The targeting by Hamas of Israel's economic lifeline, Dershowitz argues, will justifiably make Israel "more reluctant than ever to give up military control over the West Bank, which is even closer to Ben-Gurion Airport than is Gaza."

"When Israel removed both its civilian settlements and its military presence in Gaza, Hamas took control [and] fired thousands of rockets at Israeli civilian targets," he writes. "Israel could not accept the risk of a Hamas takeover of the West Bank."

That this would be the most likely outcome of an IDF withdrawal from the territories should be clear. One needs only to recall the events of 2007, some two years after Israel's military unilaterally vacated the Gaza Strip, when vastly outnumbered Hamas fighters laid waste to a U.S.-trained Palestinian security force, in a coup that ousted Mahmoud Abbas' Fatah party from the coastal enclave and brought the Islamist terror group to power.

Jerusalem has repeatedly expressed fear of a growing Hamas foothold in the West Bank, most recently in the wake of the formation of the Palestinian unity government.

It turns out these concerns were well-founded.

Following June's kidnapping and murder of three Israeli civilians, the IDF's recovery operation exposed a significant Hamas presence in the West Bank. Hundreds of Hamas members and supporters were arrested during Operation Brother's Keeper, which also saw the military destroy the makings of a formidable terror infrastructure, including an intricate maze of underground tunnels.

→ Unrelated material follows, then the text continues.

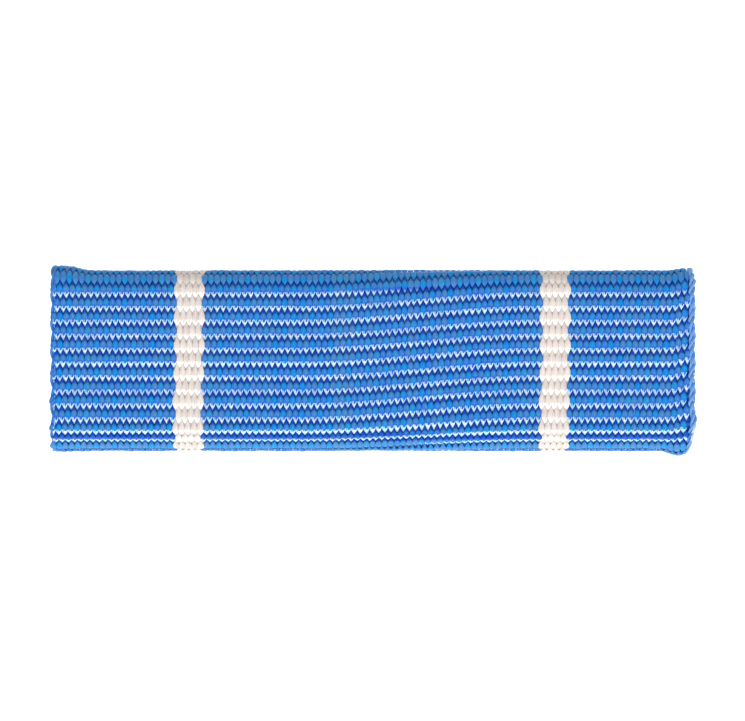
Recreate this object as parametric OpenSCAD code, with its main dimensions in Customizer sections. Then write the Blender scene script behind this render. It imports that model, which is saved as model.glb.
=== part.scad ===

After Hamas essentially shut down Ben-Gurion Airport, its "leader-in-exile" Khaled Mashaal crowed, "The resistance is today in the Gaza Strip and tomorrow it is capable of surrounding you in the West Bank."

Likewise Amir Mousavi, a former adviser to the Iranian defense minister, recently vowed to provide missiles to Palestinian factions in the West Bank: "A new front must be opened from the West Bank, after it has been armed -- especially with missiles, because we know very well that the distance between the West Bank and Tel Aviv, Haifa and other areas is much shorter than the distance from Gaza."

Because of this very real risk, Prime Minister Benjamin Netanyahu has made his position eminently clear, never more so than in an uncharacteristically candid press conference held during the latest round of fighting with Hamas.

"In Judea and Samaria there is no power that can guarantee Israel's security other than the IDF," he said.

"Any [future peace] arrangement will include Palestinian political and economic control alongside Israeli security control. … We don't want to rule over the Palestinians, but the necessary security measures [means] that some of their sovereignty will need to be limited."

As one prominent Israeli commentator put it, "That sentence, quite simply, spells the end to the notion of Netanyahu consenting to the establishment of a Palestinian state. … He wasn't saying that he doesn't support a two-state solution. He was saying that it's impossible."

Dershowitz seemingly concedes the same thing by likewise contending that "Israel will have to retain military control over its security borders, which extend to the Jordan River. It will also have to maintain a sufficient military presence to assure that what happened in Gaza does not happen in the West Bank."

That he subsequently suggests that these military realities need not exist forever is beside the point, the reason being that they are non-starters for the Palestinian Authority.

No Palestinian leader would ever agree to a deal allowing a sustained Israeli military presence not only in the Jordan Valley, but also throughout the West Bank.

Dershowitz himself admits that "the Palestinian Authority, however, is unlikely to accept such a condition, though it should."

His following assertion thus seemingly requires clarification: "It may still be possible to create a two-state solution whereby Israel withdraws its civilian settlers from most of the West Bank and agrees to land swaps for areas that now contain large settlement blocs."

Overall, Dershowitz's article is an apparent major shift from positions he expounded just over two years ago in a widely cited Wall Street Journal piece, which opened with the sentence, "Now that Israel has a broad and secure national unity government, the time is ripe for that government to make a bold peace offer to the Palestinian Authority."

In it, he pressed mainly for a construction freeze in West Bank settlements to jump-start peace talks, noting only in passing and toward the end of his piece that any future peace deal would require "assurances about Israel's security in the Jordan Valley and in areas that could pose the threat of rocket attacks like those that have come from the Gaza Strip in recent years."

"Assurances" are a far cry from a long-term Israeli military presence throughout the territories.

The two ensuing conflicts with Hamas have presumably hardened Dershowitz's positions, leading him to conclude that "the Israeli public would never accept a deal that did not include a continued Israeli military presence in the West Bank. They have learned the tragic lesson of Gaza and they will not allow it to be repeated. … This will simply make it far more difficult for an agreement to be reached."

It would, in practice, seemingly make the two-state solution altogether untenable.

The question is whether, in light of new realities, one of the most outspoken supporters of the Israeli-Palestinian peace process is on the road to drawing the same conclusion.


Charles Bybelezer is a correspondent for i24News, an international television network broadcasting from Israel.